A liturgia desta quarta-feira pascal nos convida a mergulhar profundamente no mistério do amor redentor de Deus. A Primeira Leitura (At 5,17-26) narra a ousadia dos apóstolos ao anunciar o nome de Jesus, mesmo após serem presos. No Evangelho (Jo 3,16-21), somos lembrados do fundamento de nossa fé: “Deus amou tanto o mundo que entregou seu Filho unigênito…”

Neste tempo pascal, somos chamados a refletir: O que seria de nós sem o sacrifício de Cristo? O mundo está imerso em dores, contradições e sombras, mas a cruz é o ponto de virada. É no madeiro que encontramos o ponto máximo do amor e da justiça divina, pois ali, Deus não apenas revela sua glória, mas oferece redenção a todos que creem.
A liberdade que vem do Alto
Os apóstolos, ao serem libertos da prisão por um anjo, não fogem. Pelo contrário, voltam ao Templo para continuar anunciando “este modo de viver” (At 5,20). Qual é esse modo de viver? A vida nova que brota do encontro com o Ressuscitado. Esse é o estilo de vida cristão: testemunhar a verdade mesmo diante da perseguição.
Quantas vezes também nós estamos “presos” pelos medos, traumas ou pecados do passado. Mas quando deixamos o Espírito agir, Ele abre as portas, desfaz as correntes e nos impulsiona a viver como filhos da luz.

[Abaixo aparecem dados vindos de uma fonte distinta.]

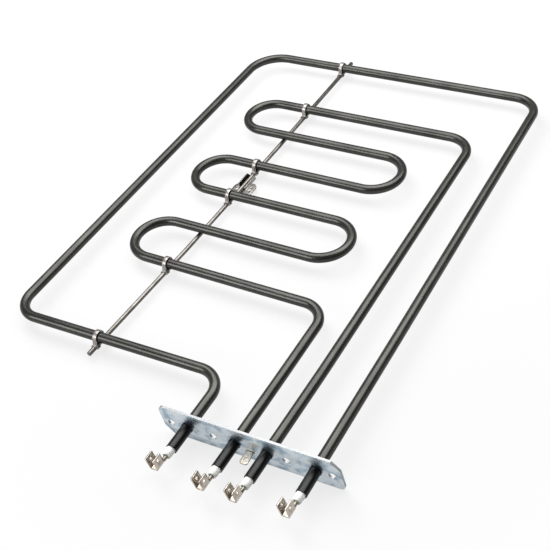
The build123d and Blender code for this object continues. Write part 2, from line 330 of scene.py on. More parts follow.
@dataclass(frozen=True)
class ZincPlate:
    """Bright blue-white zinc on the flange, with clouds and faint rolling lines.

    Attributes:
        base: The blue-grey between the clouds.
        cloud: The pale clouds.
        sheared: The cut edges, on the faces that the mesh marks.
        roughness: The least roughness.
        cloud_scale: Clouds per metre.
        line_scale: Lines per metre.
        relief: Strength and depth, in millimetres, of the uneven coat.
    """

    base: Colour = (0.38, 0.50, 0.60)
    cloud: Colour = (0.76, 0.84, 0.89)
    sheared: Colour = (0.44, 0.45, 0.46)
    roughness: float = 0.24
    cloud_scale: float = 130.0
    line_scale: float = 300.0
    relief: tuple[float, float] = (0.30, 0.3)

    def material(self) -> bpy.types.Material:
        """Makes the material, on Object coordinates.

        Returns:
            The material.
        """
        s = Shader("zinc_plate")
        clouds = s.noise(self.cloud_scale, (1.0, 1.0, 1.3), 5.0)
        lines = s.noise(self.line_scale, (0.15, 1.0, 3.0), 3.0)
        cut = s.attribute("cut_edge")
        tone = (clouds * 1.3 + lines * 0.2 - 0.22).stepped(0.34, 0.60)
        strength, depth = self.relief
        return s.finish(
            Base_Color=s.mix(cut, s.mix(tone, self.base, self.cloud), self.sheared),
            Metallic=1.0,
            Roughness=self.roughness + clouds * 0.12 + lines * 0.08 + cut * 0.25,
            Normal=s.bump(clouds * 0.8 + lines * 0.2, strength, depth * MM),
        )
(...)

Santo Irineu dizia: “A glória de Deus é o homem vivo, e a vida do homem é a visão de Deus.” Ou seja, a nossa vida plena está em vivermos livres no Espírito e não escondidos nas trevas do medo e da omissão.
A luz que denuncia e salva
O Evangelho de João nos mostra o grande paradoxo da fé: a luz veio ao mundo, mas os homens preferiram as trevas (Jo 3,19). A verdade é que muitos têm medo da luz porque ela revela o que está escondido. Mas a proposta de Jesus não é expor para condenar, é revelar para salvar.
A cruz é o julgamento definitivo do mundo. Cristo não veio condenar, mas salvar. No entanto, essa salvação exige decisão. “Quem nele crê não é condenado, mas quem não crê já está condenado.” (Jo 3,18). A fé não é neutra. É uma resposta concreta a uma proposta de amor.
Um Reino que não se abala
Ao unirmos essa liturgia com o trecho do livro “A Luta de Cada Dia” baseado em Hebreus 12, vemos a exortação para que não rejeitemos aquele que fala do céu. O autor nos lembra que Deus não é apenas bondade inofensiva. Ele é fogo devorador. Por isso, devemos oferecer a Ele um culto agradável com temor e respeito.
Esse temor não é medo paralisante, mas reverência consciente. Santo Afonso de Ligório dizia: “Quem ama a Deus teme ofendê-Lo, porque o amor verdadeiro é zeloso.”
Nas palavras da carta aos Hebreus: “Ainda uma vez por todas moverei não só a terra, mas também o céu” (Hb 12,26). Ou seja, tudo o que é frágil e passageiro será abalado. O que permanecerá é aquilo que é eterno: a fé, a esperança e o amor.
Aplicações práticas para a vida
- Não fuja da Luz: Em vez de temer o julgamento da luz, abrace a verdade que liberta. A confissão e a oração são meios concretos de se colocar diante da luz que cura.
- Cultive uma fé corajosa: Como os apóstolos, anuncie a verdade com ousadia. Mesmo se for rejeitado ou ridicularizado, saiba que o Espírito Santo é quem dá força.
- Não brinque com a graça: Como alertado no texto de Hebreus, não sejamos como Esaú, que trocou sua bênção por um prato de comida. Muitos ainda hoje trocam sua vocação eterna por prazeres momentâneos.
- Permita-se nascer da luz: Quem vive na verdade se aproxima da luz. Isso exige esforço diário, decisões pequenas, mas contínuas que moldam o caráter de Cristo em nós.
- Reze com gratidão: Agradeça todos os dias por ter sido alcançado pela salvação em Jesus. O simples fato de crer já é um dom imenso. Não desperdice esse presente.
Conclusão

Como dizia São João da Cruz: “No entardecer da vida, seremos julgados pelo amor.” O amor de Deus não é uma teoria, mas uma realidade encarnada na cruz. Ele nos alcança, nos liberta, nos envia. Que possamos escolher a luz, ainda que ela revele nossas fragilidades. Pois é justamente aí que Cristo nos cura, nos fortalece e nos envia como testemunhas.